== GOAL ==
Copy out exactly the lines from the start of the data to the line containing "add(frame, 'collector_body', cut(shell, tailHole), grey)". Include both.

------ STORED DATA ------

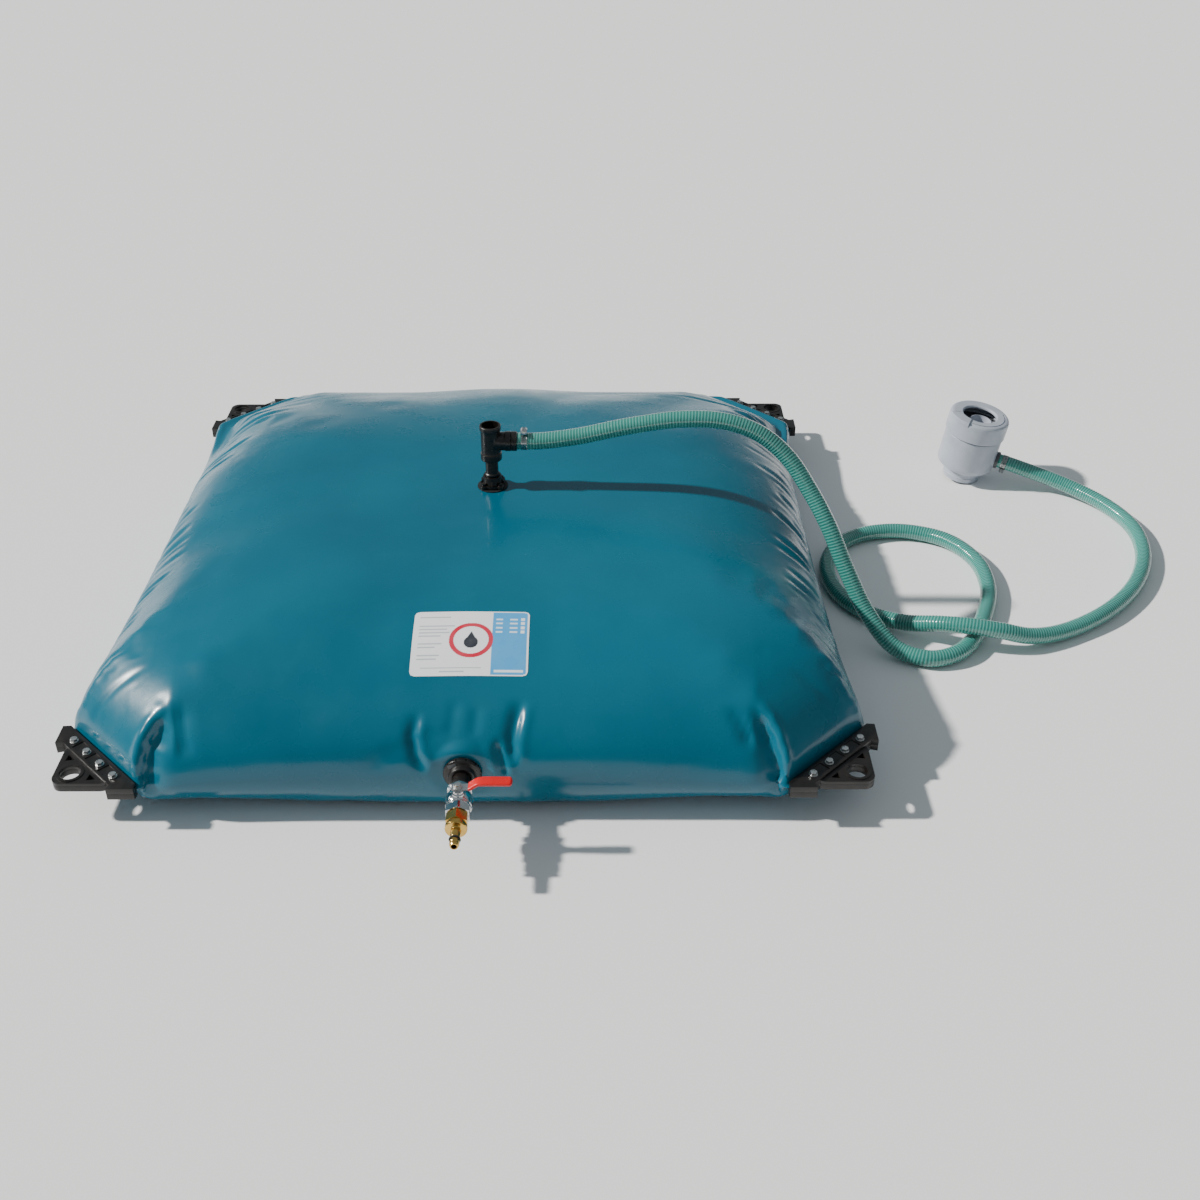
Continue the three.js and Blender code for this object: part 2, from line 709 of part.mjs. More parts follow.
function makeCollector() {
  const frame = place(collector.x, collector.y, collectorZ)
  frame.rotation.copy(collectorTurn)
  const { spigotR, wallR: R, wall, wallTop, skirtTop, capR, capTop, mouthR, tailR } = collector
  const atTail = (geometry) => geometry.applyMatrix4(alongX).translate(0, 0, collector.tailZ)
  const tailHole = atTail(rod(tailR + GAP, 40, 90))

  const skirtR = R - 4
  const shell = turned([
    [spigotR - wall, 0], [spigotR, 0], [spigotR, 27], [58, 30], [67, 36], [R, 45], [R, wallTop],
    [skirtR, wallTop + 0.6], [skirtR, skirtTop], [skirtR - wall, skirtTop], [skirtR - wall, wallTop - 3],
    [R - wall, wallTop - 5], [R - wall, 47], [63, 39], [55, 34], [spigotR - wall, 32],
  ], WIDE_ROUND)
  add(frame, 'collector_body', cut(shell, tailHole), grey)

  const skirtIn = R - 0.4
  const lipLow = capTop - 8
  const capWall = turned([
    [skirtIn, wallTop + 2], [capR, wallTop + 2], [capR, capTop - 8], [71, capTop - 2.5], [66, capTop],
    [mouthR + wall, capTop], [mouthR, capTop - 3], [mouthR, lipLow], [mouthR + wall, lipLow],
    [mouthR + wall, capTop - 5], [skirtIn, capTop - 5],
  ], WIDE_ROUND)
  const tongue = box(-68, -52, -13, 13, capTop - 2, capTop + 3).rotateZ(deg(collector.tongueDeg))
  add(frame, 'collector_cap', join(capWall, tongue), grey)

  // The overflow stand pipe, off centre in the body, on a plate that rests in the lower spigot.
  const { standR, standOffset, standTop, plateZ, standWall, strainerZ } = collector
  const stand = cut(
    join(
      rod(spigotR - wall - 0.5, plateZ, plateZ + 3.5, WIDE_ROUND),
      rod(standR, plateZ, standTop).translate(standOffset, 0, 0),
    ),
    rod(standR - standWall, plateZ - 8, standTop + 10).translate(standOffset, 0, 0),
  )
  add(frame, 'overflow_stand_pipe', stand, grey)

  // The strainer's openings: small ones between large ones, on a circle inside the skirt.
  const slots = []
  for (const [angles, r, outward] of [[[30, 150, 210, 330], 9, 47], [[90, 270], 12, 46]]) {
    for (const a of angles) {
      const slot = rod(r, strainerZ - 3, strainerZ + 7, 12)
      slots.push(slot.translate(outward * Math.cos(deg(a)), outward * Math.sin(deg(a)), 0))
    }
  }
  const strainer = cut(
    rod(skirtR - wall - 0.6, strainerZ, strainerZ + 3, WIDE_ROUND),
    rod(standR + 0.4, strainerZ - 3, strainerZ + 7).translate(standOffset, 0, 0),
    ...slots,
  )
  add(frame, 'collector_strainer', strainer, darkGrey)

  const collarFrom = R + GAP + 0.5
  const collar = [[tailR, collarFrom], [21, collarFrom], [21, 78], [barb.r, 78]]
  const tail = hoseTail(58, tailR, collar, 110).translate(0, 0, collector.tailZ)
  add(frame, 'collector_hose_tail', tail, darkGrey)
  addClamp(frame, 'collector', new THREE.Vector3(collector.clampOut, 0, collector.tailZ), deg(150))
}

makeCollector()

// ---- label --------------------------------------------------------------------------------------

function makeLabel() {
  const [width, depth, thick] = [210, 148, 0.6]
  const round = 8
  const shape = new THREE.Shape()
  const [w, h] = [width / 2 - round, depth / 2 - round]
  shape.absarc(w, h, round, 0, Math.PI / 2)
  shape.absarc(-w, h, round, Math.PI / 2, Math.PI)
  shape.absarc(-w, -h, round, Math.PI, 1.5 * Math.PI)
  shape.absarc(w, -h, round, 1.5 * Math.PI, 2 * Math.PI)
  const sheet = new THREE.ExtrudeGeometry(shape, { depth: thick, bevelEnabled: false, curveSegments: 4 })
  const mesh = add(group, 'label', sheet, white)
  mesh.position.set(8, -570, 245.6)
  mesh.quaternion.setFromAxisAngle(X, deg(16))
}

makeLabel()

export default group
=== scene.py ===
"""Looks for the rainwater bladder: fabric, hose, fittings, collector, label, light and camera.

Metres, +Z up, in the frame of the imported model. The bladder is simulated cloth filled with water; the
fittings are turned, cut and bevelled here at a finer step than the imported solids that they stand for.
"""
import json
import math

import bmesh
import bpy
import numpy as np
from mathutils import Matrix, Vector
from mathutils.bvhtree import BVHTree

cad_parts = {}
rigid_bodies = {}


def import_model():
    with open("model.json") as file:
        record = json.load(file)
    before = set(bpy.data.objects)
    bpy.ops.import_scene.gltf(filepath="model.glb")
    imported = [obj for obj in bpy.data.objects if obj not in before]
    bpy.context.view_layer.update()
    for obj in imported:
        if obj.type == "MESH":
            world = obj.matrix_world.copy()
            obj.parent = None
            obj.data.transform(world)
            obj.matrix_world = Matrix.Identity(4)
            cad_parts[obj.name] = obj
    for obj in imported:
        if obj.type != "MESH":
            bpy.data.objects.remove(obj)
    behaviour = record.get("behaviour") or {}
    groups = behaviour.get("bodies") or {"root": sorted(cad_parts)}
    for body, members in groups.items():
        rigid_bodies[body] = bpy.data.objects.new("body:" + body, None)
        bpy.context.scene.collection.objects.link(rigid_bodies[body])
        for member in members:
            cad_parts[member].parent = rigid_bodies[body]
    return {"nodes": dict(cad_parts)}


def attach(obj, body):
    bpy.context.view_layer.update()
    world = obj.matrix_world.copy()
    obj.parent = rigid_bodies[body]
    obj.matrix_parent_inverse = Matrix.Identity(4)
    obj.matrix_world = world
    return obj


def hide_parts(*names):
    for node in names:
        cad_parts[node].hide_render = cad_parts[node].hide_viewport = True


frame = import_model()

for default in ("Cube", "Light", "Camera"):
    if default in bpy.data.objects:
        bpy.data.objects.remove(bpy.data.objects[default])
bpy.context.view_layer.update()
SCENE = bpy.context.scene
MM = 0.001

# ---- measures of the object ---------------------------------------------------------------------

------

== EXERCISE RESULT ==
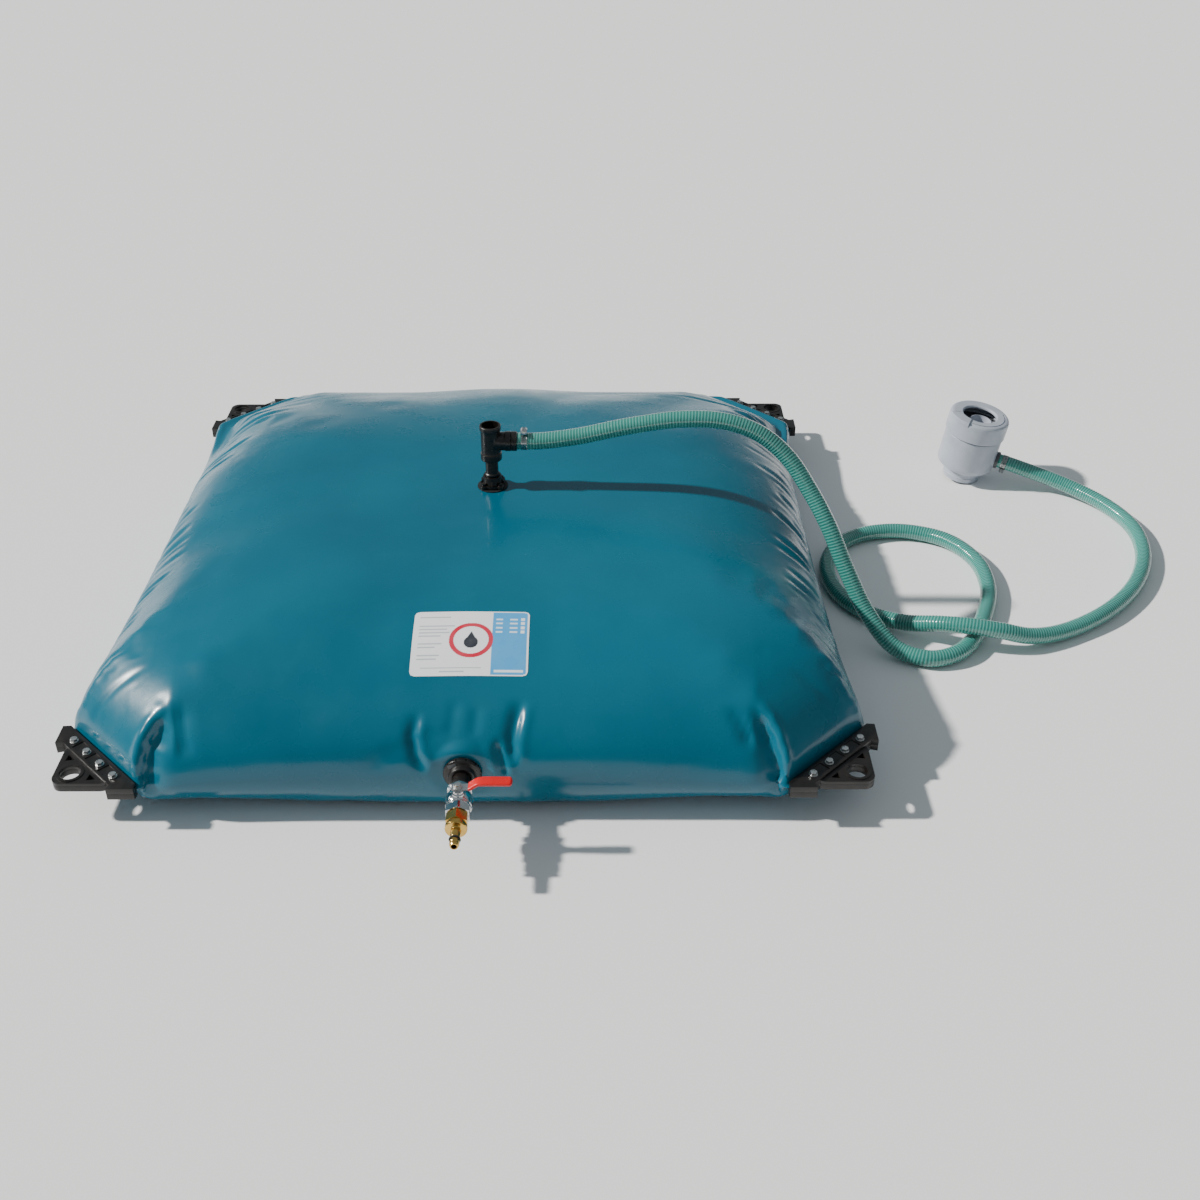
Continue the three.js and Blender code for this object: part 2, from line 709 of part.mjs. More parts follow.
function makeCollector() {
  const frame = place(collector.x, collector.y, collectorZ)
  frame.rotation.copy(collectorTurn)
  const { spigotR, wallR: R, wall, wallTop, skirtTop, capR, capTop, mouthR, tailR } = collector
  const atTail = (geometry) => geometry.applyMatrix4(alongX).translate(0, 0, collector.tailZ)
  const tailHole = atTail(rod(tailR + GAP, 40, 90))

  const skirtR = R - 4
  const shell = turned([
    [spigotR - wall, 0], [spigotR, 0], [spigotR, 27], [58, 30], [67, 36], [R, 45], [R, wallTop],
    [skirtR, wallTop + 0.6], [skirtR, skirtTop], [skirtR - wall, skirtTop], [skirtR - wall, wallTop - 3],
    [R - wall, wallTop - 5], [R - wall, 47], [63, 39], [55, 34], [spigotR - wall, 32],
  ], WIDE_ROUND)
  add(frame, 'collector_body', cut(shell, tailHole), grey)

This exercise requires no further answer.